A good and bad day here, too. Liuzzi drove a fabulous race and was closing on Kubica for fifth, having set fifth-fastest race lap, when passing Barrichello delayed him even though it gave him a place. His was one of the drives of the race, from 18th on the grid. Sutil seemed to have so many incidents: a spin, shoving Button off track, running wide after overbraking, and finally crashing into Kobayashi and taking himself out. Just to compound a bad day at the office, the stewards gave him a five-place grid penalty for Brazil… But the team hung on ahead of Williams in the constructors’ battle, 68 points to 65.

Williams
Rubens Barrichello, P7
Nico Hulkenberg, P10

At one stage Williams seemed set for fifth and sixth places, after Barrichello had lucked in with the third safety-car intervention at Hulkenberg’s expense. On lap 51 the latter pitted for fresh tyres after picking up a slow puncture, losing sixth, then Barrichello slipped from fifth to seventh a lap later as his tyres were way past their best. In the constructors’ stakes, the team are three points adrift of Force India.

BMW Sauber
Kamui Kobayashi, P8
Nick Heidfeld, P9

Both drivers had their usual adventurous time, fighting each other and anyone else who was close. At times that meant Sutil, and things didn’t always go well on that front. The German eventually crashed into the Japanese, whose C29 was fortunately undamaged.

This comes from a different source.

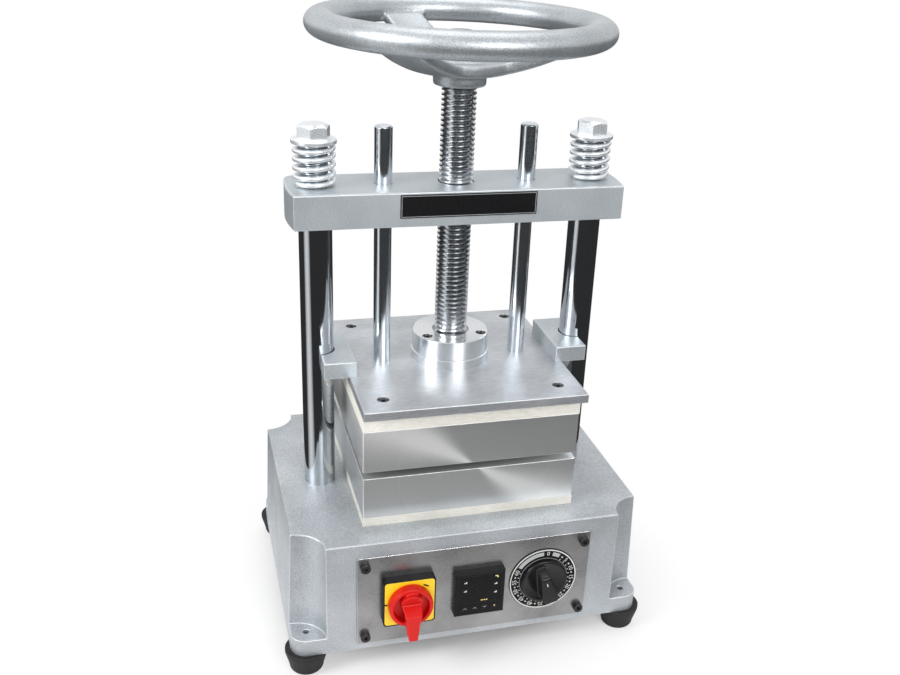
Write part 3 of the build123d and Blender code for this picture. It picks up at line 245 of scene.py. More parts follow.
def new_finish(name, dark, light, rough, metallic, pattern, depth=0.0, edge=None,
               edge_radius=0.6, edge_gain=6.0, mottling=0.25, **shader_values):
    """A material; rough is a pair, pattern gives tone and broad sockets, lengths are in mm."""
    material = bpy.data.materials.new(name)
    material.use_nodes = True
    tree = material.node_tree
    shader = tree.nodes["Principled BSDF"]
    shader.inputs["Metallic"].default_value = metallic
    for key, value in shader_values.items():
        shader.inputs[key.replace("_", " ")].default_value = value
    tone, broad = pattern(tree)
    blended = math_node(tree, "ADD", math_node(tree, "MULTIPLY", tone, 1 - mottling),
                        math_node(tree, "MULTIPLY", broad, mottling))
    colour = mix_colour(tree, spread(tree, blended, NOISE_LOW, NOISE_HIGH), (*dark, 1), (*light, 1))
    normal = None
    if edge:
        # Edges take the edge colour, as wear and a painted highlight, and the rounded normal.
        edge_light = use_group(tree, "worn_and_lit_edges", Radius=edge_radius * MM, Gain=edge_gain)
        colour = mix_colour(tree, edge_light["Edge"], colour, (*edge, 1))
        normal = edge_light["Normal"]
    tree.links.new(colour, shader.inputs["Base Color"])
    tree.links.new(spread(tree, blended, NOISE_LOW, NOISE_HIGH, *rough), shader.inputs["Roughness"])
    if depth:
        bump = place(tree, "Bump", None, Height=tone, Distance=depth * MM, Strength=1.0)
        if normal:
            tree.links.new(normal, bump.inputs["Normal"])
        normal = bump.outputs[0]
    if normal:
        tree.links.new(normal, shader.inputs["Normal"])
    return material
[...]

Heidfeld had previously lost a place to the Force India as his mirrors were so dirty he couldn’t see where it was.

Toro Rosso
Jaime Alguersuari, P11
Sebastien Buemi, Retired lap 31, accident

Buemi earned himself a five-place grid penalty for Brazil after losing it under braking for Turn Three and clobbering Glock, while Alguersuari fought hard but once again lost a championship point in the dying moments to a rival who’d pitted for fresh rubber.

Lotus
Heikki Kovalainen, P13
Jarno Trulli, Retired lap 26, hydraulics

Lotus once again won the new teams’ race, but Kovalainen was losing ground to Glock until the German got taken out. Trulli spun in the first corner, later hit Senna, and retired with a power steering hydraulics problem.

HRT
Bruno Senna, P14
Sakon Yamamoto, P15

No big deals here, though Senna was lucky to emerge unscathed after assault by Trulli. His 14th place then helped lift HRT out of last place in the constructors’ standings, into 11th ahead of Virgin.

Red Bull
Sebastian Vettel, Retired lap 46, engine
Mark Webber, Retired lap 19, accident

How much worse could Korea have been for Red Bull? They started from the front row, but Webber crashed on the second racing lap (19), and later Vettel’s engine broke on lap 46 when he seemed to have the race, and the championship lead, in the bag. The only consolation is that they still lead the constructors’ battle, with 426 points, but Webber is now second to Alonso, Vettel fourth.

Virgin
Timo Glock, Retired lap 31, accident
Lucas di Grassi, Retired lap 26, accident

A tough race for Virgin. Just when things looked rosy, as Glock held a good 12th place early on, assault from Buemi took him out. Di Grassi also crashed, when he got short-braked by one of the HRTs.